When on the road, a mother makes telephone calls nonstop, especially when we were sick. We never saw our mom worry or cry when money was scarce. Our dad would jokingly tell us, “We borrowed from Peter to pay Paul.”
Our mother would move heaven and earth to get our school clothes.
I never heard my parents fight or utter unkind words. They were always laughing. After my dad passed away, I became a caregiver along with my mom, for my grandma Connie, who passed away at the age of 104, three weeks shy of her 105th birthday. She was featured a lot on the late Jane Haas column on the OC Register. When she died, the local headline read, “BP icon passed away.”

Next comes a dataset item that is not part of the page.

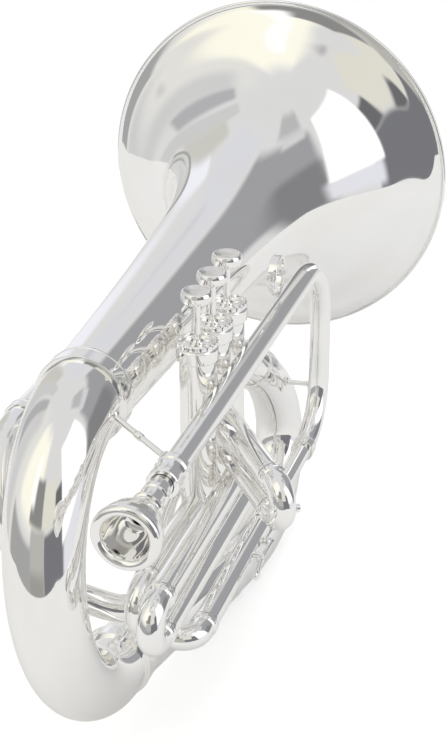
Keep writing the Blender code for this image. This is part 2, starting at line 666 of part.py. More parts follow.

She lived with us for more than 25 years. I like to think that I was her favorite after my older sister left to get married.
A mother accepts you just the way you are even when we were detained in Texas from London, where they loved my outrageous outfits and rock star look. The authorities assumed I must be on drugs. Didn’t they know that I was the lead guitarist for the alternative girls band Cause for Concern? My mom was the event coordinator for the prestigious Songwriters Guild of America. She literally pushed me onstage to host the annual Songwriters Show in Hollywood. My modeling school training helped me shine, which led to a seven-year stint as a TV host for Los Angeles Women in Music monthly talent shows. She taught me to be proud to make God my priority. She taught me to mingle and support conservative candidates who became her friends. She fanned the flame of my musical passion because, like her, I am still performing with three rock bands. Recently, I went to see one of my mom’s shows at the Vivante on the coast near Newport Beach. I joined the audience as we all watched her intently tickle the ivories on two difficult piano solos blindfolded. I knew then that my mom was born to play the piano. She was given this special musical talent to share with the world. After the show, I saw people lining up to talk to her.
That’s when I felt a rustle and a whisper in my ear, saying, “You were the answer to her prayers, a heavenly gift. You are to take very good care of her so she can do her mission on earth.”